Social Support and Achieving Breastfeeding Goals
Both received support and perceived support for breastfeeding predict breastfeeding success (Mitra et al., 2004).
Several typologies exist for classifying social support. House (1981) classifies support into four categories: emotional, informational, instrumental, and appraisal support. Cutrona and Suhr (1992) identify the following five dimensions of support, several of which overlap with the support categories described by House (1981): informational, emotional, esteem, tangible, and network. The table below describes these categories of support and examples of seeking and providing each category for breastfeeding mothers.
Table 1. Types of Social Support and Examples for Breastfeeding
*Peer support groups for breastfeeding offer multiple types of support.
National guidelines for supporting breastfeeding mothers further provide strategies that can be used by individuals supporting breastfeeding mothers to operationalize the dimensions of social support. Early forms of breastfeeding support, for example, include assistance with latching and positioning (i.e. instrumental or tangible support), addressing breastfeeding concerns, and providing counseling on transitioning back to work (i.e. emotional support and informational support) (CDC, 2013). These strategies are supported by systematic reviews examining the social support needs of breastfeeding mothers and breastfeeding outcomes (Britton et al, 2012).
In addition, several studies provide evidence for the effectiveness of peers in delivering breastfeeding support for African American mothers (Dennis et al. 2002; Renfrew et al., 2012). Peers can be an invaluable source for providing support within each category of support. For example, Dennis et al. (2002) define peer support as support that incorporates informational, appraisal, and emotional assistance and is delivered by volunteers outside of the recipient’s immediate social network or family. African American mothers may experience less breastfeeding counseling and support from healthcare providers, which further underscores the importance of having peers to encourage breastfeeding (Johnson et al., 2015).
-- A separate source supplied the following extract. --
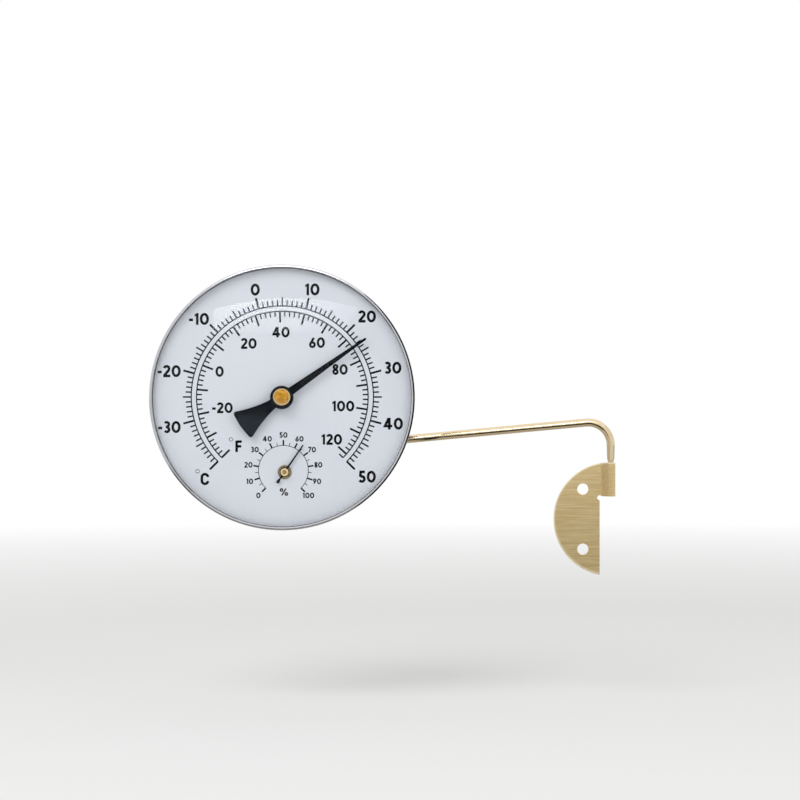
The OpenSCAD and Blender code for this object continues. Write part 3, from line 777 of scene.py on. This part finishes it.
# %% Numerals of temperature
CELSIUS_HEIGHT, FAHRENHEIT_HEIGHT = 5.6, 5.0
CELSIUS_PLACES = {
    -30: (-53.9, -14.1), -20: (-54.0, 12.6), -10: (-39.8, 37.5), 0: (-12.9, 51.5), 10: (14.3, 51.6),
    20: (40.5, 38.7), 30: (52.8, 14.2), 40: (53.0, -12.5), 50: (40.5, -37.8),
}
FAHRENHEIT_PLACES = {
    -20: (-28.6, -4.9), 0: (-29.9, 12.4), 20: (-16.0, 25.8), 40: (-0.6, 31.2),
    60: (16.6, 26.2), 80: (27.6, 13.4), 100: (29.1, -4.1), 120: (23.6, -20.0),
}


def printed_numerals(name, centre, places, height):
    """Numerals of a height in millimetres at their places."""
    work = bmesh.new()
    for number, place in places.items():
        write_text(work, str(number), place, height)
    printed_piece(name, work, centre)


printed_numerals("celsius_numerals", thermometer_centre, CELSIUS_PLACES, CELSIUS_HEIGHT)
printed_numerals("fahrenheit_numerals", thermometer_centre, FAHRENHEIT_PLACES, FAHRENHEIT_HEIGHT)

# %% [markdown]
# ## The scale of humidity
# The small scale runs from 0 to 100 percent, with a tick for every five, and its numerals stand
# in a circle round it. It could be a smaller copy of a large scale, but its ticks would then be
# too short and thin, so it has sizes of its own. It too is printed a little off its pin.

# %% Scale and numerals of humidity
small_centre = thermometer_centre + Vector((0.56 * MM, 0, -34.8 * MM))
HUMIDITY_STEPS = 20
HUMIDITY_LINE, HUMIDITY_HALF_LINE = 11.9, 0.15
HUMIDITY_NUMERALS, HUMIDITY_HEIGHT = 16.9, 2.6
humidity_rings = [(1, 2, 1.6, 0.32), (2, NEVER, 2.6, 0.76)]
printed_scale(
    "humidity_scale", small_centre, HUMIDITY_STEPS, HUMIDITY_LINE, HUMIDITY_HALF_LINE, humidity_rings)

humidity_places = {}
for percent in range(0, 101, 10):
    angle = radians(SCALE_START - SCALE_SWEEP * percent / 100)
    humidity_places[percent] = (HUMIDITY_NUMERALS * cos(angle), HUMIDITY_NUMERALS * sin(angle))
printed_numerals("humidity_numerals", small_centre, humidity_places, HUMIDITY_HEIGHT)

# %% [markdown]
# ## The unit marks
# A letter with its small degree ring marks each scale of temperature, and a percent sign marks
# the small one. The letters are figures like the numerals. The signs could be as heavy, but on
# the dial they are finer, so they are strokes of their own width. Their places too are in
# millimetres from the dial's centre.

# %% Unit marks
LETTERS = [("F", (-20.8, -23.3), 5.4), ("C", (-36.9, -38.9), 5.6)]
DEGREE_RINGS = [(-24.5, -20.0), (-40.4, -35.2)]
DEGREE_RADIUS, DEGREE_HALF_LINE = 0.85, 0.12
PERCENT_X, PERCENT_Y = 0.8, -45.1
DOT_RADIUS, DOT_ASIDE, DOT_UP = 0.58, 1.15, 0.95
SLASH_ASIDE, SLASH_UP = 1.0, 1.65
PERCENT_HALF_LINE = 0.3

units = bmesh.new()
for letter, place, height in LETTERS:
    write_text(units, letter, place, height)
for ring_centre in DEGREE_RINGS:
    stroke(units, loop(ring_centre, DEGREE_RADIUS), DEGREE_HALF_LINE, in_millimetres, True)
for side in (-1, 1):
    dot = (PERCENT_X + DOT_ASIDE * side, PERCENT_Y - DOT_UP * side)
    stroke(units, loop(dot, DOT_RADIUS, 18), PERCENT_HALF_LINE, in_millimetres, True)
slash = [(PERCENT_X + SLASH_ASIDE * side, PERCENT_Y + SLASH_UP * side) for side in (-1, 1)]
stroke(units, slash, PERCENT_HALF_LINE, in_millimetres)
printed_piece("unit_marks", units, thermometer_centre)

# %% [markdown]
# ## The camera
# The photograph looks straight at the dial from far away. A long lens keeps the perspective as
# flat as it is there. A camera without perspective would be flatter than any real one. The
# distance follows from the width that the picture covers.

# %% Camera
# The width that the picture covers in the upright plane through its centre
PICTURE_WIDTH = 381.9 * MM
PICTURE_CENTRE = Vector((thermometer_centre.x + 56.4 * MM, -27.6 * MM, thermometer_centre.z - 1.2 * MM))

optics = bpy.data.cameras.new("camera")
optics.lens = 100
optics.sensor_width = 36
camera = bpy.data.objects.new("camera", optics)
bpy.context.scene.collection.objects.link(camera)
distance = PICTURE_WIDTH * optics.lens / optics.sensor_width
camera.location = PICTURE_CENTRE - Vector((0, distance, 0))
camera.rotation_euler = (pi / 2, 0, 0)
bpy.context.scene.camera = camera
print("camera distance in m:", round(distance, 3))

# %% [markdown]
# ## The world
# The world is soft white light from all sides. To the camera, in metal and through glass it is
# plain white. As light on the object it is a little weaker, because lamps add to it. A picture
# of a real studio could surround it instead, but plain white leaves every colour as written.

# %% World
WORLD_LEVEL = 0.62


def fill_world(tree):
    """White where it is seen and a weaker white where it only lights."""
    rays = add(tree, "ShaderNodeLightPath").outputs
    seen = rays["Is Camera Ray"]
    for other in ("Is Glossy Ray", "Is Transmission Ray"):
        seen = add(tree, "ShaderNodeMath", (seen, rays[other]), operation="MAXIMUM")
    strength = add(tree, "ShaderNodeMapRange", (seen, 0.0, 1.0, WORLD_LEVEL, 1.0))
    background = tree.nodes["Background"]
    background.inputs["Color"].default_value = colour("#ffffff")
    tree.links.new(strength.outputs[0], background.inputs["Strength"])


world = bpy.data.worlds.new("soft white room")
world.use_nodes = True
fill_world(world.node_tree)
bpy.context.scene.world = world
print("world level:", WORLD_LEVEL)

# %% [markdown]
# ## The floor
# A pale matt floor below the thermometer takes its soft shadow. It has no gloss, or it would
# mirror the boards that are put up later. Far from the object the camera sees it as plain
# white, so it meets the white world without a line, and no curved backdrop is needed.

# %% Floor
FLOOR_HEIGHT = -90 * MM
FLOOR_REACH = 8
FADE_BEGINS, FADE_IS_FULL = 0.5, 1.6


def flat_sheet(name, corners):
    """A single face, for the floor and the boards."""
    mesh = bpy.data.meshes.new(name)
    mesh.from_pydata(corners, [], [range(len(corners))])
    sheet = bpy.data.objects.new(name, mesh)
    bpy.context.scene.collection.objects.link(sheet)
    return sheet


def level(z, left, right, front, back):
    """Corners of a sheet that lies flat."""
    return [(left, front, z), (right, front, z), (right, back, z), (left, back, z)]


def floor_finish(name):
    """Matt near the object and, for the camera alone, white far from it."""
    material, tree, shader = new_material(name, "#fafaf9", 0.0, 0.9)
    shader.inputs["Specular IOR Level"].default_value = 0.0
    place = add(tree, "ShaderNodeTexCoord").outputs["Object"]
    reach = add(tree, "ShaderNodeVectorMath", (place,), operation="LENGTH").outputs["Value"]
    far = add(tree, "ShaderNodeMapRange", (reach, FADE_BEGINS, FADE_IS_FULL))
    camera_ray = add(tree, "ShaderNodeLightPath").outputs["Is Camera Ray"]
    faded = add(tree, "ShaderNodeMath", (far, camera_ray), operation="MULTIPLY")
    white = add(tree, "ShaderNodeEmission", (colour("#ffffff"), 1.0))
    mixed = add(tree, "ShaderNodeMixShader", (faded, shader, white))
    tree.links.new(mixed.outputs[0], tree.nodes["Material Output"].inputs["Surface"])
    return material


floor = flat_sheet("floor", level(FLOOR_HEIGHT, -FLOOR_REACH, FLOOR_REACH, -FLOOR_REACH, FLOOR_REACH))
floor.data.materials.append(floor_finish("Pale matt floor"))
print("floor at z =", FLOOR_HEIGHT / MM, "mm")

# %% [markdown]
# ## The lamps
# Two large soft lamps give the light a direction: the key from the upper left before the
# object, and a weaker fill from the right. Small lamps would cast hard shadows, so they are
# big. Metal and glass don't mirror them, because the boards of the next step are there for that.

# %% Lamps
LAMP_SIDE = 1.2
LAMP_AIM = Vector((-0.09, -0.02, 0.05))


def soft_lamp(name, place, watts):
    """A square lamp that faces the thermometer."""
    light = bpy.data.lights.new(name, "AREA")
    light.shape = "RECTANGLE"
    light.size = LAMP_SIDE
    light.size_y = LAMP_SIDE
    light.energy = watts
    lamp = bpy.data.objects.new(name, light)
    lamp.location = place
    lamp.rotation_euler = (LAMP_AIM - Vector(place)).to_track_quat("-Z", "Y").to_euler()
    lamp.visible_glossy = False
    lamp.visible_transmission = False
    bpy.context.scene.collection.objects.link(lamp)
    print(name, "gives", watts, "watts")


soft_lamp("key lamp", (-0.9, -1.5, 1.5), 16)
soft_lamp("fill lamp", (1.3, -1.4, 0.7), 6)

# %% [markdown]
# ## Boards that only shiny things see
# Polished metal and glass show what stands before them, and photographers put boards there.
# More lamps could do it, but they would light the object too. So a board glows in its own
# colour, lights nothing, and is met by one kind of ray alone.
# A bright board overhead gives the rod its light band. A dark strip just above the floor gives
# it its dark line, and a pale board under the thermometer gives it the band below that line. A
# board beside the case is dark towards the bezel, whose right edge it draws, and pale towards
# the arm. Behind the camera stand a black board and a blue one, for what lies under the glass:
# the black one keeps the pointers black, and the blue one shows in the large pointer's tail.

# %% Boards
LOW_BOARDS = -85 * MM
BEHIND_CAMERA = -1.12
KINDS_OF_RAY = (
    "visible_camera", "visible_diffuse", "visible_glossy", "visible_transmission", "visible_shadow",
)


def board(name, corners, code, strength=1.0, seen_by="visible_glossy"):
    """A board for reflections. Returns the tree of its material."""
    sheet = flat_sheet(name, corners)
    material = bpy.data.materials.new(name)
    material.use_nodes = True
    tree = material.node_tree
    glow = add(tree, "ShaderNodeEmission", (colour(code), strength))
    tree.links.new(glow.outputs[0], tree.nodes["Material Output"].inputs["Surface"])
    sheet.data.materials.append(material)
    for kind in KINDS_OF_RAY:
        setattr(sheet, kind, kind == seen_by)
    return tree


def upright(y, left, right, bottom, top):
    """Corners of an upright board across the view."""
    return [(left, y, bottom), (right, y, bottom), (right, y, top), (left, y, top)]


board("overhead board", level(1.0, -1.0, 1.0, -1.8, 0.9), "#fbf8fa", 1.25)
board("dark strip", level(LOW_BOARDS, -0.4, 0.4, -0.72, -0.13), "#080605")
board("pale board", level(LOW_BOARDS, -0.4, 0.4, -0.13, 0.3), "#c4c0bc")
camera_corners = upright(BEHIND_CAMERA, -0.29, -0.09, 0.043, 0.14)
blue_corners = upright(BEHIND_CAMERA, -0.29, -0.09, -0.08, 0.043)
board("camera board", camera_corners, "#050506", seen_by="visible_transmission")
board("blue board", blue_corners, "#a9c4f0", seen_by="visible_transmission")

FRONT_EDGE, REAR_EDGE = (-0.0666, -0.2), (-0.07, -0.012)
FOOT, TOP = -0.06, 0.16
side_corners = [(*FRONT_EDGE, FOOT), (*FRONT_EDGE, TOP), (*REAR_EDGE, TOP), (*REAR_EDGE, FOOT)]
side_tree = board("side board", side_corners, "#141214")
behind = add(side_tree, "ShaderNodeNewGeometry").outputs["Backfacing"]
two_sided = add(side_tree, "ShaderNodeMix", {
    0: behind, 6: colour("#141214"), 7: colour("#d5d1ca"),
}, data_type="RGBA")
side_tree.links.new(two_sided.outputs[2], side_tree.nodes["Emission"].inputs["Color"])
print("boards are up")

# %% [markdown]
# ## The softbox
# The bright patch in the upper half of the glass is the mirror image of a softbox above the
# camera. The patch could be painted on the glass, but then it would stay there when the dial
# turns away. The softbox has a bent outline, because a dome bends what it mirrors, and it fades
# downwards and to the right. A small white board keeps it out of the brass of the wall plate.

# %% Softbox
SOFTBOX_STRENGTH = 18
SOFTBOX_PLACE = -1.235
# It brightens from the first height to the second, and dims from the first x to the second.
FADE_HEIGHTS = (0.48, 0.7)
FADE_WIDTHS = (-0.1, 0.37)
DIMMEST = 0.3
SOFTBOX_OUTLINE = [
    (-0.69, 0.504), (-0.208, 0.481), (0.36, 0.506), (0.378, 0.688),
    (0.08, 0.738), (-0.211, 0.745), (-0.48, 0.728), (-0.707, 0.694),
]
softbox_corners = [(x, SOFTBOX_PLACE, z) for x, z in SOFTBOX_OUTLINE]
softbox_tree = board("softbox", softbox_corners, "#f6f9ff", SOFTBOX_STRENGTH)
place = add(softbox_tree, "ShaderNodeTexCoord").outputs["Object"]
along = add(softbox_tree, "ShaderNodeSeparateXYZ", (place,)).outputs
by_height = add(softbox_tree, "ShaderNodeMapRange", (along["Z"], *FADE_HEIGHTS, DIMMEST, 1.0))
by_width = add(softbox_tree, "ShaderNodeMapRange", (
    along["X"], *FADE_WIDTHS, SOFTBOX_STRENGTH, DIMMEST * SOFTBOX_STRENGTH,
))
strength = add(softbox_tree, "ShaderNodeMath", (by_height, by_width), operation="MULTIPLY")
softbox_tree.links.new(strength.outputs[0], softbox_tree.nodes["Emission"].inputs["Strength"])

board("white board", upright(-0.3, -0.25, 0.15, 0.09, 0.178), "#ffffff")
print("the softbox has", len(SOFTBOX_OUTLINE), "corners")

# %% [markdown]
# ## Finish
# A filmic view would soften the bright tones and pale the colours. They are meant to go out as
# they are, so the view transform is Standard.

# %% Set the view transform
bpy.context.scene.view_settings.view_transform = "Standard"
Support is a multidimensional construct. Breastfeeding support needs are different for each mother and throughout your breastfeeding journey, the type(s) of support needed may evolve. Understanding your support needs and where to find help (e.g. a supportive network of family and peers, lactation support professionals) will provide a strong foundation for achieving your breastfeeding goals.
1. Britton, C., McCormick, F., Renfrew, M., Wade, A., & King, S. (2012). Support for breastfeeding mothers. Cochrane Database Systems Review, (1). Cd001141.
2. CDC. (2013). Strategies to prevent obesity and other chronic diseases: The CDC guide to strategies to support breastfeeding mothers and babies.
3. Cutrona, C. & Suhr, J.(1992). Controllability of stressful events and satisfaction with spouse support behaviors. Communication Research, 19, 154-174.
4. Dennis, C., Hodnett, E., Gallop, R., & Chalmers, B. (2002). The effect of peer support on breast-feeding duration among primiparous women: A randomized controlled trial. Canadian Medical Association Journal, 166(1), 21-28. Retrieved from http://proxy-remote.galib.uga.edu/login?url=http://search.ebscohost.com/login.aspx?direct=true&db=mnh&AN=11800243&site=eds-live
5. House, J. S. (1981). Work Stress and Social Support. Reading, Mass: Addison-Wesley.
6. Johnson, A., Kirk, R., Rosenblum, K. L., & Muzik, M. (2015). Enhancing breastfeeding ratesamong African American women: A systematic review of current psychosocial interventions. Breastfeeding Medicine, 10(1), 45-62. doi:10.1089/bfm.2014.0023
7. Mitra, A., Khoury, A., Hinton, A., & Carothers, C. (2004). Predictors of breastfeeding intention in low-income women. Maternal and Child Health Journal, 8(2), 65-70.
8. Renfrew, M., McCormick, F., Wade, A., Quinn, B., & Dowswell, T. (2012). Support for healthy breastfeeding mothers with healthy term babies. Cochrane Database Systems.